プロローグ:コミュニケーション、メールにするか?電話にするか?
取引先(担当者)とコミュニケーションを取るときに、どんな方法をとるか。
・直に会って話し合う
・電話でやり取り
・チャットツール
・メール
・FAX
・文書
この選択も実は立派な法律問題。
具体的には、将来の紛争リスクを見据えて法的に検討すべき問題だ。
紛争は突然に。
取引先とはとてもいい関係だから、「紛争リスク」なんて考える必要はない。
というのは少し短絡的かもしれない。
話がこじれて紛争化し、裁判所にて決着を付けざるをえない案件は、往々にして、当事者が取引当時は楽観的で、取引条件等を詳細に定めず、あるいは、口頭ベースでやり取りをしているケースが多い。
また、不確実性が高まっている現代において、想定外が起こることは想定内だ。
すべてが契約書になる
利用者が増えているチャットツールは便利でビジネスのスピードを高めてくれる反面、メールや文書に比べると内容の正確性にやや難があり、後から第三者が見たときに当時の文脈を読み取れないものも少なくない。
また、プラン次第では、履歴の保存が十分でなかったり、一覧性をもって履歴を確認できないケースもある。
だからといって、全ての取引について、(電子契約も含めて)契約書を交わす必要があるかというとその必然性もない。
契約書を交わすことは将来の紛争リスクを下げるための手段であって、ビジネスの目的ではない。

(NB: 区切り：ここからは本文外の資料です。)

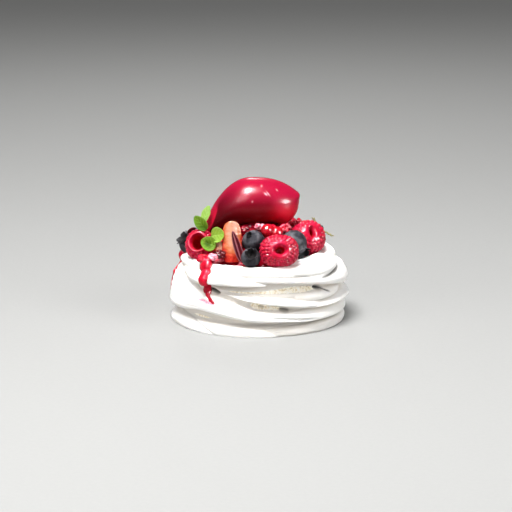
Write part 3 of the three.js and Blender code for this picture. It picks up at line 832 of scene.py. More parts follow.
@dataclass
class MeringueNest:
    """A nest of meringue spun in overlapping ribbons, torn open in places along its folds.

    A ribbon's stations give an azimuth, its lower edge, crest and upper edge along the side, and
    how far it stands out. A groove's, a tear's and a stain's give an azimuth, the distance up the
    side, the half width, and the depth or strength; a groove has the strength of its painted shade
    before them. A pattern of drag lines has its turns round the nest, its lines in a millimetre and
    its share.
    """

    side: Stations = (
        (41.2, 0), (42.2, 0.8), (42.4, 3), (42, 8), (41.6, 14), (41.4, 20),
        (41.2, 25), (40.6, 29), (38.6, 31.8), (35, 33.2), (28, 33.6))
    rim_run: float = 44.0
    floor_height: float = 33.6
    sag: float = 0.3
    columns: int = 720
    base_rows: int = 3
    side_rows: int = 120
    floor_rows: int = 6
    foot_blend: float = 1.5
    lower_round: float = 0.5
    upper_round: float = 0.8
    soft_edge: float = 0.3
    pattern_shift: float = 17.0
    line_relief: float = 0.2
    line_patterns: Stations = ((1.8, 0.62, 1.5), (3.4, 1.5, 0.6))
    shaded_reliefs: tuple[float, float] = (0.3, 2.6)
    shaded_runs: tuple[float, float] = (30.0, 34.0)
    soaked_rim: float = 42.6

    ribbons = (
        ((-118, 31.5, 33, 35, 1), (-95, 31.2, 33.2, 37, 2.8), (-66, 31.4, 33.4, 37.4, 3.2),
         (-34, 31.6, 33.6, 37.6, 3.5), (-13, 31.2, 33.4, 37.6, 3.5), (16, 30.8, 33.2, 37.6, 3.6),
         (46, 29.4, 32.8, 38, 3.6), (60, 29.4, 33, 38, 3.8), (72, 29.9, 33.6, 38.2, 3.8),
         (82, 31.4, 35.6, 39.4, 3.2), (90, 34.6, 36.4, 38.4, 1)),
        ((80, 32, 34.5, 37, 1), (90, 32.2, 36.8, 41.4, 4.4), (104, 31.6, 36.4, 41, 4.6),
         (115, 30.8, 35.4, 39.8, 4.3), (150, 31.5, 34.8, 39, 3.6), (190, 31.6, 34.2, 38.4, 3.3),
         (230, 31.6, 34, 38, 3.2), (252, 31.6, 33.6, 37.6, 2.6), (266, 32.4, 33.6, 36, 0.8)),
        ((-72, 29.8, 30.6, 31.4, 1), (-62, 28.3, 30, 31.8, 3), (-50, 26, 28.8, 32.2, 4.2),
         (-38, 26.5, 28.8, 32, 4.4), (-23, 26.9, 28.8, 31.8, 4.2), (-9, 27, 28.4, 31, 3.6),
         (5, 27.2, 27.7, 28.4, 1.6)),
        ((-22, 29.6, 30, 30.6, 1), (4, 28.7, 29.9, 31.2, 3), (29, 27.6, 29, 30.2, 3.8),
         (46, 25.4, 28, 30, 4.2), (63, 23.2, 26.6, 31, 4.8), (90, 19.8, 24.9, 32.4, 5.4),
         (125, 20.5, 25, 31, 5), (170, 23, 27, 32, 4.4), (210, 25.5, 29, 33, 3.8),
         (240, 27.5, 30.4, 33, 2.4), (262, 30, 31, 32, 0.8)),
        ((-24, 21.8, 22.2, 22.6, 0.6), (-6, 19, 20.6, 21.8, 2.6), (14, 17, 18.8, 20.4, 3.6),
         (29, 15.2, 17.2, 19, 4), (51, 13.7, 15.2, 16.6, 4.2), (75, 13, 15.4, 17.6, 5),
         (90, 12.7, 15.7, 18.2, 5.7), (120, 12.8, 16.5, 20, 5), (160, 13.5, 18, 22, 4.6),
         (200, 14.5, 19.5, 24, 4.4), (235, 17, 21, 25, 3.4), (258, 20, 22, 24, 1.2)),
        ((-110, 8.2, 12.8, 25, 4.9), (-90, 8.5, 13, 30, 5.3), (-66, 10, 13.5, 28.8, 5.2),
         (-55, 11.3, 14.2, 27, 5), (-44, 12.3, 15, 22.5, 4.6), (-29, 11.3, 14, 20.6, 4.2),
         (-13, 9.5, 12, 16.8, 4), (0, 8.6, 10.8, 14.4, 3.8), (20, 8.2, 10, 13.6, 3.6),
         (37, 7, 9.6, 13.4, 3.5), (60, 6.7, 9.2, 13, 3.6), (90, 6, 8.7, 12.4, 3.6),
         (125, 5.5, 8.5, 12, 3.8), (180, 6, 9.5, 14, 4.2), (215, 7, 11, 16, 4.5),
         (250, 8.2, 12.8, 25, 4.9)),
        ((-125, 1, 2.5, 5, 1.5), (-100, 0.2, 2.4, 6, 3.6), (-84, 0.2, 2.4, 6.4, 4),
         (-71, 0.3, 2.8, 7.8, 3.4), (-54, 0.3, 2.4, 7.2, 3.2), (-39, 0.3, 2.4, 7, 3.2),
         (-13, 0.3, 2.2, 6.6, 2.9), (2, 0.3, 1.8, 5.2, 2.5), (16, 0.2, 0.8, 1.5, 1)),
        ((-8, 3.2, 3.8, 4.4, 0.4), (8, 1.2, 3, 5, 1), (16, 0.4, 2.8, 5.4, 1.3),
         (37, 0.2, 2.8, 5.9, 1.6), (56, 0.2, 2.9, 6.5, 2), (90, 0.1, 3.4, 5.8, 2.8),
         (135, 0.1, 3, 6, 3), (180, 0.1, 2.8, 5.6, 3), (220, 0.2, 2.8, 6, 3.4),
         (245, 0.2, 2.6, 6, 3.8), (262, 0.5, 2.4, 5, 1.5)),
        ((-62, 35.4, 37, 39, 0.5), (-44, 35.4, 37.6, 40.6, 1.2), (-20, 35.4, 37.8, 41, 1.4),
         (6, 35.4, 37.8, 41.4, 1.4), (24, 35.6, 38.4, 42.6, 2.2), (44, 35.8, 39, 43.6, 3.4),
         (62, 36, 39.4, 43.8, 3.6), (84, 36.8, 39.4, 43, 2.4), (104, 37.4, 39, 41, 0.6)),
        ((26, 18.6, 20, 22, 0.5), (38, 17.4, 19.8, 22.6, 1.8), (52, 16.8, 19.6, 22.8, 2.6),
         (68, 17.4, 19.4, 22.2, 2.4), (84, 18.2, 19.2, 20.4, 0.6)),
    )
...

結局、当該ビジネスの性質、取引当事者の業界での立ち位置、取引の種類・頻度・不確実性等を踏まえて、将来の紛争リスクを評価した上で、どのコミュニケーションツールを使うのが、ビジネス遂行にあたって適切か、を検討するしかないのだ。
コミュニケーションツールが多様化している現代だからこそ、ツールを意識的に使い分ける必要がある。
ちなみに、電話は相手の時間を奪うから、コミュニケーションはチャットやメールを原則とすべきという言説に触れる機会が最近増えている気がするが、現代においても、あえて意識的に口頭でことがすべき場面もある(ただし、録音されている可能性があることにも留意が必要)。
エピローグ:弁護士立ちぬ
どの場面でどのコミュニケーションツールを使うかを事前に検討することにかかる費用と、裁判にかかる費用とどちらが重いか。
裁判には、弁護士費用だけではなく、様々な経営資源を割く必要があることにも思いを馳せて欲しい(弁護士と方針を打ち合わせる時間、過去の資料を洗い直すための従業員の時間、裁判所に提出する書面を確認する時間、証人尋問の準備をする時間。その時間でビジネスをどれだけ前に進めることができるだろうか。)。
創造的な人生の持ち時間は何年だろうか。
うちは、もめ事がないから弁護士なんて必要ないよ。
その言葉が、あなたの大切な時間を奪わないことを祈って。